Metro Transit had a vision of replacing the suburban commuter buses with light rail, and in 2004, Hiawatha Light Rail opened to bring suburban commuters into downtown. It created a temporary boost in ridership (again, nothing close to the pre-WWI era). Then COVID devastated ridership, and Metro Transit has not recovered.

We still have transportation issues:
Poor, disabled, and elderly people need alternative transportation to cars
Traffic congestion has returned after a pause during COVID-19, and is further aggravated by public transportation and bike lanes
Climate change - a bus passenger emits about 40% less carbon than a single passenger in a gas-powered automobile; however, hybrids and fully EV automobiles are eliminating that advantage
Public transportation only works when land use supports it (think of New York City and its subways). Before the automobile, Twin Cities’ land use, such as retail and office use, followed the streetcar lines. Post-automobile, urban/suburban sprawl has been the winner. Transportation corridors have lost thier relevance. COVID created a temporary disruption, cutting public transit ridership in half. Post-COVID appears to have made a permanent new issue: odd traffic patterns caused by full and partial remote workers, coupled with the slow death of brick-and-mortar retail, thus Metro Transit ridership is not recovering to pre-COVID highs.
Urban elected officials and government bureaucrats pine for the urban density of pre-WWI, with plans like Minneapolis 2040 that would create land use that is conducive to traditional public transit corridors served by buses and light rail. The public is not buying it.
I feel like it is time to consider giving up on buses and light rail and seriously consider alternatives. Metro Transit’s Network Now plan seems delusional.
An idea that I think has merit is Autonomous EVs:
They can go anywhere
If subsidized, they could provide for the transportation needs of the poor and elderly
Public and private companies are investing4
Their appeal is beyond people who can’t afford a car
They are green
They would be “smart” enough to minimize traffic congestion, and dynamic pricing could incentivize trips during non-peak times
They would not be any more expensive (and perhaps less expensive) than what we have now
We will still need something like Metro Mobility for people with disabilities whose needs are more than just a ride, but that is a small enough population to be manageable.
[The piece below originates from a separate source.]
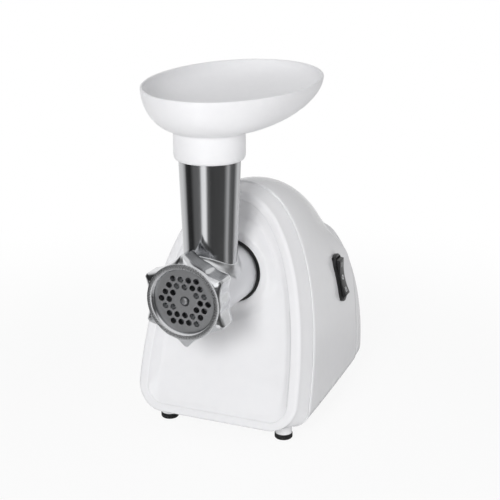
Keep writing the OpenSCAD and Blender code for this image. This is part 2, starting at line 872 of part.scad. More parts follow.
// Outline of the ring nut: six ridged lobes, each with two straight flanks, and hollow sweeps between them
function lobe_edge(r0) = let (
    half = [2, 5.5, 9.5, 12, 15, 18, 22, 26],
    turns = concat([for (k = [7:-1:0]) -half[k]], half),
    reach = lobe_r + 1.28,
    foot = reach / (cos(9.5) + sin(9.5)))
    [for (i = [0:5]) for (t = turns) let (
        a = abs(t),
        s = min((a - 9.5) / 12.5, 1),
        r = a < 9.6 ? reach / (cos(a) + sin(a)) : r0 + (foot - r0) * pow(1 - s, 2))
    polar(r, 60 * i + 30 + nut_phase + t)];

module ring_nut() {
    color("silver") difference() {
        union() {
            along_y(front_y + 2.2, front_y + 20)
                translate([0, axis_h])
                    polygon(lobe_edge(30.5));
            translate([0, front_y + 2.3, axis_h])
                rotate([90, 0, 0])
                    cylinder(r1 = 31, r2 = 29.4, h = 2.3);
        }
        rod_y(out_p, bore_r + 2, front_y - 1, front_y + 5);
        rod_y(out_p, 28 + run, plate_y - 0.3, front_y + 21);
    }
}

// ---------------------------------------------------------------- hopper tray

// Ring v of the tray: 0 at the top of its collar, 1 at its rim
function tray_ring(v, inset, lift) = let (
    u = sqrt(1 - pow(1 - v, 2)),
    a = lerp(27, tray_hw, u) - inset,
    b = lerp(27, tray_hl, u) - inset)
    [for (i = [0:47]) let (t = 7.5 * i)
        [a * cos(t), lerp(tube_y, front_y + 96, u) + b * sin(t), lerp(tray_low, rim_h, v) + lift]];

module hopper_tray() {
    color("white") difference() {
        union() {
            loft([for (v = [1, 0.97, 0.8, 0.6, 0.42, 0.26, 0.13, 0.04, 0]) tray_ring(v, 0, 0)]);
            translate([0, tube_y, 0])
                rotate_extrude()
                    polygon([[0, 236.3], [26.2, 236.3], [27.2, 237.6], [27.8, 240],
                             [27.8, tray_low + 1], [0, tray_low + 1]]);
        }
        loft([for (v = [1, 0.97, 0.8, 0.6, 0.42, 0.26, 0.13, 0.04]) tray_ring(v, tray_wall, tray_wall)]);
        translate([0, tube_y, 230])
            cylinder(r = 25, h = tube_top + 0.3 - 230);
        translate([0, tube_y, 230])
            cylinder(r = 21.5, h = 40);
    }
}

// ---------------------------------------------------------------- drawing

front_shell();
rear_shell();
rear_cover();
base_plate();
foot_front_left();
foot_front_right();
foot_rear_left();
foot_rear_right();
base_screws();
shell_screws();
cord_gland();
switch_body();
rocker();
switch_tabs();
terminal_block();
capacitor();
lock_socket();
socket_screws();
lock_button();
lock_spring();
gearbox_housing();
gearbox_cover();
gearbox_screws();
output_gear();
output_shaft();
output_front_bush();
output_rear_bush();
second_gear();
second_pin();
first_gear();
first_pin();
motor_shaft();
rotor_core();
rotor_windings();
commutator();
cooling_fan();
stator_core();
field_coils();
motor_front_bracket();
motor_rear_bracket();
front_bearing();
rear_bearing();
brush_holders();
carbon_brushes();
motor_bolts();
head_barrel();
feed_tube();
barrel_seal();
screw_bush();
thrust_washer();
feed_screw();
knife();
grinding_plate();
ring_nut();
hopper_tray();
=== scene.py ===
"""Electric meat grinder: the finished look of every piece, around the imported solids."""

import json
import math

import bmesh
import bpy
from mathutils import Matrix, Vector


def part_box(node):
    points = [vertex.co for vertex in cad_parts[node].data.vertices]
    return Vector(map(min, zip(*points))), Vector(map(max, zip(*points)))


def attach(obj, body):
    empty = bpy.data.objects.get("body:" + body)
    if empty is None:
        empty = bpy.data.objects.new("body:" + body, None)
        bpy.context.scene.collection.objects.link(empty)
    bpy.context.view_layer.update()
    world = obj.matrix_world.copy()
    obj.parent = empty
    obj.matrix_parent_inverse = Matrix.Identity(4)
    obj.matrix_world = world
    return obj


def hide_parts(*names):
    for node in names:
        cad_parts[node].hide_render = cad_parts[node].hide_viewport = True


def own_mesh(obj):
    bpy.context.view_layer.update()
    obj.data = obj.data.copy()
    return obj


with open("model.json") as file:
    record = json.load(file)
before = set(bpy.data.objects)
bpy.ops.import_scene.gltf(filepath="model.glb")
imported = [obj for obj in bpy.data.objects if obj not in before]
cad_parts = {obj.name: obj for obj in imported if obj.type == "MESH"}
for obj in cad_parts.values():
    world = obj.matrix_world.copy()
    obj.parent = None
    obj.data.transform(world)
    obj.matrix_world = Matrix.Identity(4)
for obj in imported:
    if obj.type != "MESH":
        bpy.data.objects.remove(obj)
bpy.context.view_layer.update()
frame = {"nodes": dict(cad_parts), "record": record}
nodes = frame["nodes"]
scene = bpy.context.scene

MM = 0.001             # a millimetre in metres
MERGE = 2e-6           # metres within which the corners of loose triangles are one

# Main sizes in millimetres, as in the part's source
AXIS_H = 135.0         # height of the barrel's axis
LEAN = 0.28            # how far the face and the seam lean back for each millimetre of height
FACE_Y = -29.5         # the face's rim, at the axis height
SEAM_Y = -12.5         # the seam between the shells, at the axis height
DOME_Y = 95.0          # end of the rear shell
BACK_Y = 115.0         # back of the rear cover
BASE_H = 14.4          # underside of the body
WALL = 2.5             # wall of the shells
BODY_HW = 76.3         # the seam's half width
BODY_TOP = 201         # the seam's top
BODY_CORNER = 14.7     # radius of the seam's foot corners
FACE_HW = 71           # the face's half width
BOSS_Y = -30.0         # flat top of the boss round the barrel
BOSS_R = 33            # where that flat ends
KNOB = (-41, 126)      # X and Z of the lock button
TUBE_Y = -64.6         # axis of the feed tube
TUBE_BORE = 19.0
BARREL_R = 25.0
TRAY_LOW = 259.0       # where the tray's bowl leaves its collar
RIM_H = 289.7          # top of the tray's rim
TRAY_WALL = 2.2
NUT_FRONT = -115.0     # front face of the ring nut
ROUND_STEPS = 144      # points round the tray and the tube
CORE_STEPS = 96        # points round the screw's core


# ------------------------------------------------------------------ shaping helpers

def mix(a, b, t):
    """The value a share t of the way from a to b."""
    return a + (b - a) * t


def ease(low, high, x):
    """0 below low, 1 above high, and a smooth rise between."""
    t = min(max((x - low) / (high - low), 0.0), 1.0)
    return t * t * (3 - 2 * t)


def arch(a, top, rc, base):
    """Outline of the body in X and Z: flat foot, round lower corners, then an arch."""
    power = 2.12           # fullness of the arch, where 2 is an ellipse
    widest = max(37.0, base + rc - 2)
    right = [((a - rc) * i / 14, base) for i in range(14)]
    for i in range(11):
        t = math.radians(-90 + 9 * i)
        right.append((a - rc + rc * math.cos(t), base + rc + rc * math.sin(t)))
    for i in range(1, 45):
        t = math.radians(90 * i / 44)
        c = 0.0 if i == 44 else math.cos(t) ** (2 / power)
        right.append((a * c, widest + (top - widest) * math.sin(t) ** (2 / power)))
    return right + [(-x, z) for x, z in reversed(right[1:-1])]


def leaning(outline, y0):
    """An outline set on a plane that leans back about the axis height."""
    return [(x, y0 + LEAN * (z - AXIS_H), z) for x, z in outline]


def between(ring_a, ring_b, t):
    """The ring a share t of the way from one ring to another."""
    return [tuple(mix(p, q, t) for p, q in zip(a, b)) for a, b in zip(ring_a, ring_b)]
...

The Green Line $3 billion fiasco was first approved in 2010, and construction started in December 2018. The trains are expected to be running by 2027. I assume they will be underutilized.
Carol Becker, in her three-part series on Twin Cities public transit in the Minneapolis Times, estimates that each Metro Transit ride costs $20 - that does not even include the $3 billion capital investment in the Green Line.
The MTC eventually evolved into the Metropolitan Council (AKA Met Council), which is an unelected governing body (commissioners selected by the Minnesota Governor) with broad powers in the Twin Cities seven-county metro area.
Major players in the autonomous EV space include: Waymo (Alphabet's self-driving unit), Tesla, Cruise (General Motors), and Zoox (Amazon), which are developing fully autonomous systems and ride-hailing services. Other notable companies include Aurora, Pony.ai, and those integrating autonomous tech into their vehicles, such as BMW, Mercedes-Benz, and Volkswagen.